• _THE TASK_
Take every line that has the string "type" and copy it out.

• _SUPPLIED DATA_
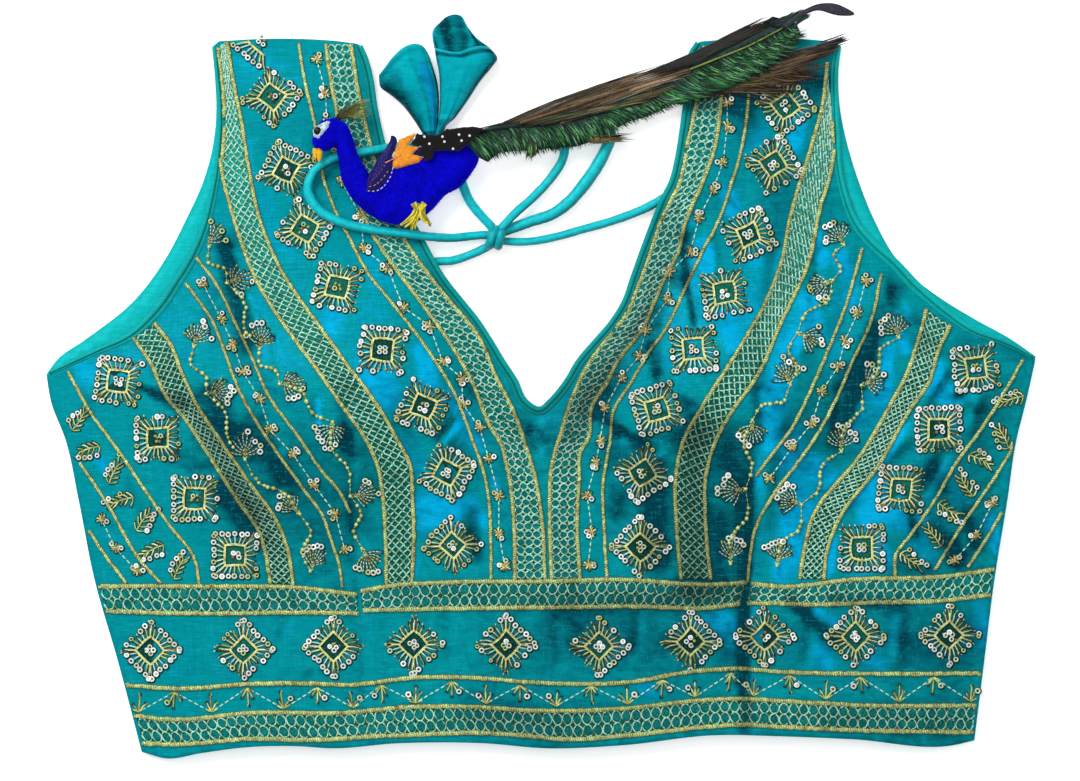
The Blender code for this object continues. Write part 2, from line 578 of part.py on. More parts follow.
def build_petal(name, left, right, lip, lean):
    """A petal folded from silk: a flattened cone, closed at its foot and open at its mouth."""
    share = np.linspace(0, 1, PETAL_ROWS)
    edges = []
    for side in (left, right):
        curve = smooth(side, 1.5)
        at = fractions(curve)
        edges.append(np.stack([np.interp(share, at, curve[:, k]) for k in (0, 1)], axis=1))
    middle, half = (edges[0] + edges[1]) / 2, (edges[1] - edges[0]) / 2
    thick = PETAL_FOOT + (PETAL_MOUTH - PETAL_FOOT) * ease(share * PETAL_SWELL)
    angles = 2 * np.pi * np.arange(PETAL_SIDES) / PETAL_SIDES
    across, upward = np.cos(angles), np.sin(angles)

    def ring(row, wall):
        reach = 1 - wall / np.linalg.norm(half[row])
        flat = middle[row] + np.outer(across, half[row] * reach)
        back_lip = np.clip(-upward, 0, 1) ** LIP_SPREAD * share[row] ** LIP_START
        back_lip *= 1 - lean * across
        flat = flat + np.outer(back_lip, lip)
        return np.column_stack([flat, SEAM_GAP + thick[row] + upward * (thick[row] - wall)])

    outer = [ring(row, 0) for row in range(PETAL_ROWS)]
    inner = [ring(row, PETAL_WALL) for row in range(1, PETAL_ROWS)]
    rings = outer + inner[::-1]
    points = np.vstack(rings + [outer[0].mean(axis=0)[None], inner[0].mean(axis=0)[None]])
    foot, hollow_foot = len(points) - 2, len(points) - 1
    faces = []
    for row in range(len(rings) - 1):
        for k in range(PETAL_SIDES):
            after = (k + 1) % PETAL_SIDES
            faces.append((row * PETAL_SIDES + k, row * PETAL_SIDES + after,
                          (row + 1) * PETAL_SIDES + after, (row + 1) * PETAL_SIDES + k))
    last = (len(rings) - 1) * PETAL_SIDES
    for k in range(PETAL_SIDES):
        after = (k + 1) % PETAL_SIDES
        faces.append((k, after, foot))
        faces.append((last + k, last + after, hollow_foot))
    add_mesh(name, points, faces, "silk")


def build_peacock():
    """The stuffed bird with its felt wing, eye, beak, crest and claw."""
    outline = resampled(BIRD_OUTLINE + BIRD_OUTLINE[:1], BIRD_EDGE_SPACING)[:-1]
    ring = np.vstack([outline, outline[:1]])
    underside = along_x(BIRD_UNDERSIDE)

    def swollen(x, y):
        depth = np.clip(distance_to(ring, x, y) / BIRD_ROUND, 0, 1)
        swell = np.sqrt(1 - (1 - depth) ** 2)
        return underside(x, y) + BIRD_SEAM + (BIRD_THICK - BIRD_SEAM) * swell

    sheet_solid("peacock_body", outline, swollen, underside, "velvet", BIRD_SPACING)
    for name, shape, slot in (("wing_base", WING_BASE, "felt_navy"),
                              ("wing_middle", WING_MIDDLE, "felt_orange"),
                              ("claw", CLAW, "felt_yellow")):
        sheet_solid(name, shape, along_x(BIRD_UNDERSIDE, FELT_RISE + FELT),
                    along_x(BIRD_UNDERSIDE, FELT_RISE), slot)
    sheet_solid("wing_tip", WING_TIP, along_x(WING_TIP_UNDERSIDE, FELT),
                along_x(WING_TIP_UNDERSIDE), "felt_black", WING_TIP_SPACING)
    sheet_solid("beak", BEAK, along_x(BIRD_UNDERSIDE, BEAK_RISE[1]),
                along_x(BIRD_UNDERSIDE, BEAK_RISE[0]), "felt_yellow")

    work = bmesh.new()
    bmesh.ops.create_icosphere(work, subdivisions=2, radius=EYE_RADIUS * MM)
    mesh = bpy.data.meshes.new("eye")
    work.to_mesh(mesh)
    work.free()
    eye = add_object("eye", mesh, "eye")
    eye.location = (EYE[0] * MM, EYE[1] * MM, (BIRD_UNDERSIDE[0][1] + EYE_RISE) * MM)
    eye.scale = (1, 1, EYE_FLATNESS)

    first, last = CREST_ANGLES
    fan = []
    for k in range(CREST_STRANDS):
        share = k / (CREST_STRANDS - 1)
        angle = math.radians(first + (last - first) * share)
        length = CREST_LENGTHS[0] + (CREST_LENGTHS[1] - CREST_LENGTHS[0]) * share
        for turn, reach in STRAND:
            at = angle + math.radians(turn)
            fan.append((CREST_ROOT[0] + reach * length * math.cos(at),
                        CREST_ROOT[1] + reach * length * math.sin(at)))
    fan += [(CREST_ROOT[0] + dx, CREST_ROOT[1] + dy) for dx, dy in CREST_BASE]
    sheet_solid("crest", fan[::-1], along_x(BIRD_UNDERSIDE, CREST_RISE[1]),
                along_x(BIRD_UNDERSIDE, CREST_RISE[0]), "crest")


def barbed(path, side):
    """An edge with the small teeth that a feather's barbs make."""
    edge = resampled(path, BARB_PITCH)
    teeth = np.array([BARB_DEPTH if k % 2 else 0.0 for k in range(len(edge))])
    teeth[-1] = 0
    return beside(edge, side * teeth)


def build_feathers():
    """Two flat tail feathers, one over the other, with a raised quill each."""
    for name, feather in FEATHERS.items():
        lower = barbed(feather["lower"], 1)
        upper = barbed(feather["upper"], -1)
        outline = np.vstack([lower, upper[::-1]])
        quill = smooth(feather["quill"], 4)
        height = along_x(FEATHER_UNDERSIDE, feather["layer"])

        def over(x, y, quill=quill, height=height, rise=feather["quill_rise"]):
            ridge = np.exp(-(distance_to(quill, x, y) / QUILL_HALF_WIDTH) ** 2)
            return height(x, y) + VANE + rise * ridge

        sheet_solid(name, outline, over, height, "feather", FEATHER_SPACING)


def main():
    for piece in list(bpy.data.objects):
        bpy.data.objects.remove(piece)
    build_panels()
    build_ties()
    for name, petal in PETALS.items():
        build_petal(name, **petal)
    build_peacock()
    build_feathers()


main()
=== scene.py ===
"""Looks of the choli blouse: silk, bindings, embroidery, tie, folded petals and the peacock ornament.

The cloth's form follows the model's own height formula, in millimetres; MM turns it into metres.
The embroidery is laid out on a drawing grid of half-millimetre steps, x to the right and y down.
"""
import math

import bpy
import numpy as np
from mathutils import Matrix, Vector
from mathutils.geometry import delaunay_2d_cdt


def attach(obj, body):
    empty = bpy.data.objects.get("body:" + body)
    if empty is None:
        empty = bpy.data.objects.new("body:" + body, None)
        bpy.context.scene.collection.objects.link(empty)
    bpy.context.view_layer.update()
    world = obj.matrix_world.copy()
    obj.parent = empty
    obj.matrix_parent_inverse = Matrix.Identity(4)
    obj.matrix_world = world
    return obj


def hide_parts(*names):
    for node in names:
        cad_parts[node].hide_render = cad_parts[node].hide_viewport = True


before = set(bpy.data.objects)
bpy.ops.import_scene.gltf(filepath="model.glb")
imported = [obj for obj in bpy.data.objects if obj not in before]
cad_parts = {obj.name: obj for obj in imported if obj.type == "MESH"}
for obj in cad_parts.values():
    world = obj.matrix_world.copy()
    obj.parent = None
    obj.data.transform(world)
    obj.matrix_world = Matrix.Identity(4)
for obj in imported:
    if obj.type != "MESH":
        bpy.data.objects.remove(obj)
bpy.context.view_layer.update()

MM = 0.001
GRID = 0.5                     # millimetres to a step of the drawing grid
GRID_MIDDLE = (541, 398.5)     # the step over the frame's origin
draw = np.random.default_rng(11)      # the one source of all random numbers

# ---------------------------------------------------------------- the model's form, in millimetres
CLOTH = 1.5
SEAM_GAP = 0.3
FRONT_REST = CLOTH + SEAM_GAP
BACK_NECK_SETBACK = 9
# Cut lines of the panels, as points on their edges
HEM = [(-199.5, -176.5), (-187.5, -179.75), (-169.5, -177), (-147, -174), (-120.5, -173.5),
       (-105, -174.5), (-71.5, -172), (-28.5, -172), (3, -174.5), (40.5, -173), (86.5, -168),
       (119, -168.5), (155.5, -170), (207, -173), (216.5, -170.8)]
SIDE_LEFT = [(-199.5, -176.5), (-211.5, -130.8), (-223, -90.8), (-231, -50.8), (-237.5, -20.8),
             (-245, -0.8), (-246.9, 10.4)]
SIDE_RIGHT = [(216.5, -170.8), (221.5, -130.8), (226.5, -90.8), (233, -50.8), (237.5, -20.8),
              (242.5, -0.8), (246.8, 18.6)]
BACK_ARMHOLE_LEFT = [(-247.25, 12), (-242, 19.3), (-228, 29.3), (-203, 49.3), (-188, 69.3),
                     (-177.5, 89.3), (-168.5, 109.3), (-163.5, 129.3), (-162.3, 146),
                     (-163, 160), (-164.2, 176)]
BACK_ARMHOLE_RIGHT = [(247.25, 21), (235.5, 29.3), (217.5, 39.3), (201, 49.3), (187.5, 59.3),
                      (178, 69.3), (166.5, 89.3), (158.5, 109.3), (152.5, 129.3),
                      (149.2, 147), (148.7, 164), (150, 176)]
FRONT_ARMHOLE_LEFT = [(-246, 13.3), (-225, 23.3), (-204.5, 33.8), (-193, 45.8), (-184.5, 58.3),
                      (-176.5, 70.8), (-170, 85.3), (-166, 99.3), (-163.3, 113.3),
                      (-161.8, 127), (-161.3, 146), (-162.6, 161), (-164, 175.8)]
FRONT_ARMHOLE_RIGHT = [(246, 21.5), (232.3, 28.6), (216.3, 34.8), (202, 45.5), (189.5, 57),
                       (177, 70), (167, 78.5), (159.5, 87), (153.3, 100.8), (149.8, 116.8),
                       (149, 131), (148.2, 149.3), (148.2, 164), (149.6, 175.6)]
NECK = [(-89.5, 176.6), (-86.5, 169.3), (-84, 159.3), (-82, 146), (-78.5, 129.3),
        (-73.5, 110), (-66.5, 94.5), (-58.5, 79.3), (-47, 59.3), (-39, 49.3), (-31, 39.3),
        (-24.5, 29.3), (-18.5, 19.3), (-12, 9.3), (-7, -0.8), (-0.5, -4.3), (3.7, -0.8),
        (12, 9.3), (18, 19.3), (26.5, 29.3), (35, 39.3), (41, 49.3), (44.5, 59.3),
        (48, 69.3), (55.5, 89.3), (59.5, 99.3), (64.5, 109.3), (67, 119.3), (69.5, 134.3),
        (71.5, 149), (73.3, 162), (73.8, 172), (77.5, 178.2)]
SHOULDER_LEFT = [(-161, 178.5), (-142, 179.6), (-123.5, 179.75), (-104, 178.8), (-89.5, 177)]
SHOULDER_RIGHT = [(77.5, 178.2), (92, 179.3), (110, 179.75), (129.5, 179.6), (146.5, 178.3)]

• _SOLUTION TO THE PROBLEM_
cad_parts = {obj.name: obj for obj in imported if obj.type == "MESH"}
    if obj.type != "MESH":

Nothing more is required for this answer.